Clean the filter on a 2 to 4 week cycle, inspect the coil monthly in dusty spaces, and treat easy access as a real ownership feature. If the unit lives in a basement, near laundry, or around pets, favor the setup that takes the fewest tools and the least drying time. The best fit is the one that gets cleaned on schedule without turning into a project.

Best fit: homes that run a dehumidifier often and keep it in open, reachable space.
Skip it if: the unit sits in a cramped spot, the parts stay wet too long, or routine cleaning turns into disassembly.

Frequently Asked Questions

How often should a dehumidifier filter be cleaned?

Clean it every 2 to 4 weeks. Move to every 1 to 2 weeks when the unit runs daily, sits in a dusty basement, or shares space with pets and laundry lint.

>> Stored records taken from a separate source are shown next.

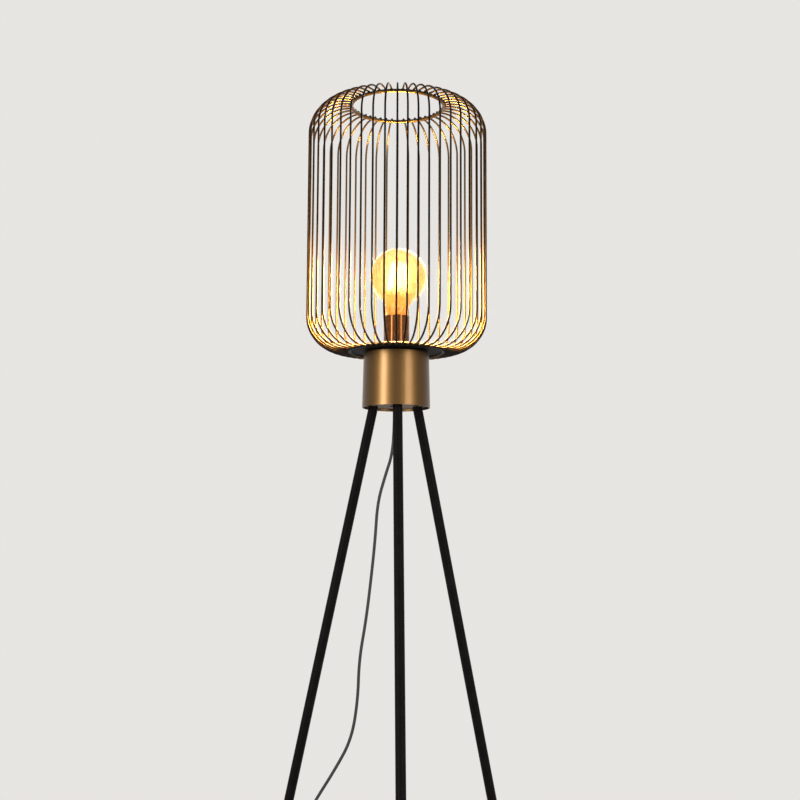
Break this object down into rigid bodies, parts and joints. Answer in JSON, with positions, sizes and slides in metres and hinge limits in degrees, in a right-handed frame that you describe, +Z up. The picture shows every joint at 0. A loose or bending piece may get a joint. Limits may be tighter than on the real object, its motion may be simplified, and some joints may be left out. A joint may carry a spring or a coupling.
{
  "type": "wire cage floor lamp",
  "caption": "Tripod floor lamp with an open drum cage of bent wires round a globe bulb, a brass hub, a cord with a foot switch and a plug.",
  "frame": {"origin": "on the floor, under the lamp's axis", "axes": "+Z up along the lamp's axis, -Y towards the front leg's side, +X to the right as seen from the front"},
  "size_m": [0.4934, 0.4435, 1.5002],
  "materials": {
    "cage_paint": "satin black outside, metallic gold inside",
    "black_paint": "satin black powder coat",
    "hub_brass": "satin brushed brass",
    "holder_gold": "glossy gold plate",
    "steel": "zinc plated",
    "brass": "plain brass",
    "insulator": "black moulded insulator",
    "amber_glass": "clear amber glass",
    "clear_glass": "clear glass",
    "cap_metal": "bright rolled cap",
    "filament": "lit amber filament coating",
    "cord_black": "black cord sheath",
    "plastic_black": "black moulded plastic",
    "rubber": "matte black rubber"
  },
  "bodies": {
    "lamp": {"top_ring": "cage_paint", "bottom_ring": "cage_paint", "base_disc": "cage_paint", "cage_wires_1": "cage_paint", "cage_wires_2": "cage_paint", "cage_wires_3": "cage_paint", "cage_wires_4": "cage_paint", "cage_wires_5": "cage_paint", "cage_wires_6": "cage_paint", "hub_cup": "hub_brass", "hub_bottom_plate": "hub_brass", "spacer_disc": "black_paint", "hub_bracket_ring": "steel", "plate_screws": "steel", "leg_inserts": "steel", "leg_bolts": "steel", "nipple": "steel", "lock_washer": "steel", "nipple_nut_lower": "steel", "nipple_nut_upper": "steel", "holder_sleeve": "holder_gold", "holder_insulator": "insulator", "terminal_screws": "brass", "holder_shell": "brass", "holder_centre_contact": "brass", "cord_bushing": "plastic_black", "cord_inside_hub": "cord_black", "terminal_block": "insulator", "inner_leads": "cord_black", "cord_drop": "cord_black", "cord_to_coil": "cord_black", "cord_coil": "cord_black", "cord_to_plug": "cord_black", "switch_base": "plastic_black", "switch_cover": "plastic_black", "switch_spring": "steel", "switch_contact_block": "insulator", "switch_screws": "steel", "switch_reliefs": "cord_black", "plug_body": "plastic_black", "plug_pins": "brass", "plug_relief": "cord_black", "leg_tube_front": "black_paint", "leg_socket_front": "steel", "foot_cap_front": "rubber", "leg_tube_right": "black_paint", "leg_socket_right": "steel", "foot_cap_right": "rubber", "leg_tube_left": "black_paint", "leg_socket_left": "steel", "foot_cap_left": "rubber"},
    "bulb_lift": {"bulb_eyelet": "brass"},
    "bulb": {"bulb_glass": "amber_glass", "bulb_cap": "cap_metal", "bulb_cap_insulator": "insulator", "bulb_stem": "clear_glass", "filament_supports": "steel", "filaments": "filament"},
    "foot_button": {"switch_button": "plastic_black"}
  },
  "joints": [
    {"name": "bulb_rise", "type": "slide", "parent": "lamp", "child": "bulb_lift", "axis": [0, 0, 1], "range_m": [0, 0.0146]},
    {"name": "bulb_turn", "type": "hinge", "parent": "bulb_lift", "child": "bulb", "pos_m": [0, 0, 1.12], "axis": [0, 0, 1], "range_deg": [0, 1440]},
    {"name": "switch_press", "type": "slide", "parent": "lamp", "child": "foot_button", "axis": [0, 0, -1], "range_m": [0, 0.003], "stiffness_N_per_m": 500, "springref_m": -0.003, "deforming": ["switch_spring"]}
  ],
  "couplings": [
    {"joint": "bulb_rise", "follows": "bulb_turn", "m_per_rad": 0.00057757}
  ]
}
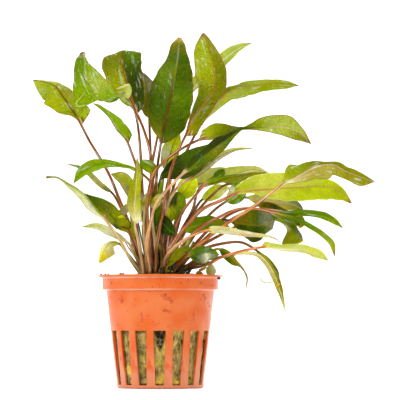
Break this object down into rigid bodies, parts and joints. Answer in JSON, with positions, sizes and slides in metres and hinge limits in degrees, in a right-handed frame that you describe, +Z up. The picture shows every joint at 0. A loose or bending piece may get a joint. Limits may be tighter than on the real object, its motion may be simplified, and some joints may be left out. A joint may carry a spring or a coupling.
{
  "type": "potted aquarium plant",
  "caption": "Aquarium plant with long narrow wavy leaves on thin stalks, rooted in a rock-wool plug inside a slotted round net pot with a flat lip",
  "frame": {"origin": "the middle of the pot's foot, on the surface that it stands on", "axes": "+Z up along the pot's axis, -Y toward the picture's viewer, +X to the viewer's right, where the longest leaves reach"},
  "size_m": [0.1502, 0.0873, 0.1589],
  "materials": {
    "pot": "moulded, slightly translucent satin",
    "rock_wool": "damp mineral fibre",
    "rootstock": "wet and dark",
    "leaf_lime": "wet glossy leaf tissue",
    "leaf_yellow": "wet glossy leaf tissue",
    "leaf_bright": "wet glossy leaf tissue",
    "leaf_middle": "wet glossy leaf tissue",
    "leaf_dark": "wet glossy leaf tissue",
    "leaf_olive": "wet glossy leaf tissue",
    "leaf_pale": "wet glossy leaf tissue"
  },
  "bodies": {
    "root": {"pot": "pot", "plug": "rock_wool", "crown": "rootstock", "leaf_far_left_high": "leaf_yellow", "leaf_folded_left": "leaf_bright", "leaf_hanging_left": "leaf_bright", "leaf_broad_top": "leaf_bright", "leaf_grey_behind": "leaf_middle", "leaf_tall_middle": "leaf_middle", "leaf_tall_right": "leaf_yellow", "leaf_back_pale": "leaf_pale", "leaf_upper_right": "leaf_bright", "leaf_twisted_right": "leaf_pale", "leaf_big_dark": "leaf_dark", "leaf_dark_wavy": "leaf_middle", "leaf_olive_curled": "leaf_olive", "leaf_backlit": "leaf_lime", "leaf_bright_middle": "leaf_lime", "leaf_rounded_green": "leaf_middle", "leaf_small_behind": "leaf_yellow", "leaf_dark_low": "leaf_dark", "leaf_front_pale": "leaf_pale", "leaf_left_arching": "leaf_bright", "leaf_small_glossy": "leaf_bright", "leaf_curled_left": "leaf_middle", "leaf_olive_left": "leaf_olive", "leaf_long_left": "leaf_pale", "leaf_dark_left": "leaf_olive", "leaf_pale_low_left": "leaf_pale", "leaf_yellow_low_left": "leaf_yellow", "leaf_rightmost": "leaf_bright", "leaf_big_lime": "leaf_lime", "leaf_pale_back_right": "leaf_pale", "leaf_thin_dark": "leaf_dark", "leaf_small_round": "leaf_bright", "leaf_glossy_lobe": "leaf_bright", "leaf_lime_behind": "leaf_lime", "leaf_drooping_dark": "leaf_dark", "leaf_right_green": "leaf_bright", "leaf_right_curved": "leaf_middle", "leaf_olive_mid": "leaf_olive", "leaf_back_olive": "leaf_olive", "leaf_pale_narrow": "leaf_pale", "leaf_yellow_tip": "leaf_yellow", "leaf_pale_low_right": "leaf_pale", "leaf_arching_low_right": "leaf_olive", "leaf_arching_dark": "leaf_dark", "leaf_small_tail": "leaf_middle", "leaf_dark_glossy_low": "leaf_dark", "leaf_at_rim": "leaf_lime", "leaf_dark_middle_right": "leaf_middle", "leaf_yellow_green_low": "leaf_yellow", "leaf_olive_centre_left": "leaf_olive", "leaf_olive_centre_right": "leaf_olive", "leaf_hidden_middle": "leaf_middle"}
  },
  "joints": []
}
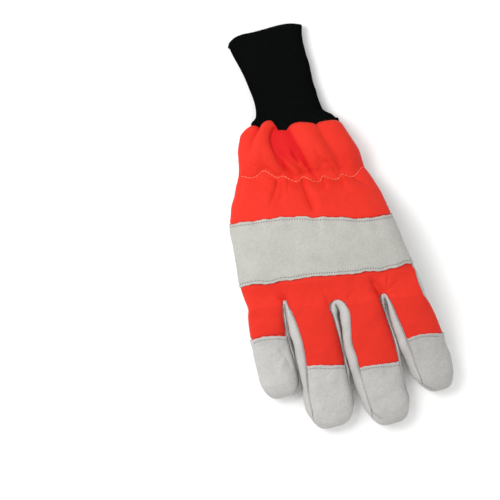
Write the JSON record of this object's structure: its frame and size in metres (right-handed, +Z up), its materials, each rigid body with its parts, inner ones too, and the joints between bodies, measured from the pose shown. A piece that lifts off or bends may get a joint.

What signs point to a dirty coil?

Longer run times, weak airflow, visible lint on the fins, and a musty smell point to coil buildup. A coil can look fine from the front grille and still hold enough grime to slow moisture removal.

Can the coil be vacuumed safely?

Yes, with a soft brush attachment and light pressure if the manual allows it. Hard bristles, metal tools, and heavy contact bend the fins and narrow airflow.

Is a washable filter better than a disposable one?

A washable filter cuts recurring part swaps, but it adds drying time and a chance to reinstall it wet. A disposable filter removes the drying step and adds ongoing replacement tracking.

What matters before seasonal storage?

Dry the filter, tank, pan, and hose completely, then store the unit upright in a clean, dry spot. Storage prep matters because trapped moisture leaves odor and residue behind for the next season.

Does cleaning the coil really matter if the filter looks clean?

Yes. The filter catches larger dust, but fine lint still reaches the coil and slows airflow over time. Clean filters without coil checks leave performance loss hidden inside the cabinet.

How do I know the maintenance routine is too demanding?

If a filter cleaning gets delayed twice in a row, the routine is too demanding. Easy access, short drying time, and simple reassembly are the signs that the setup fits normal ownership.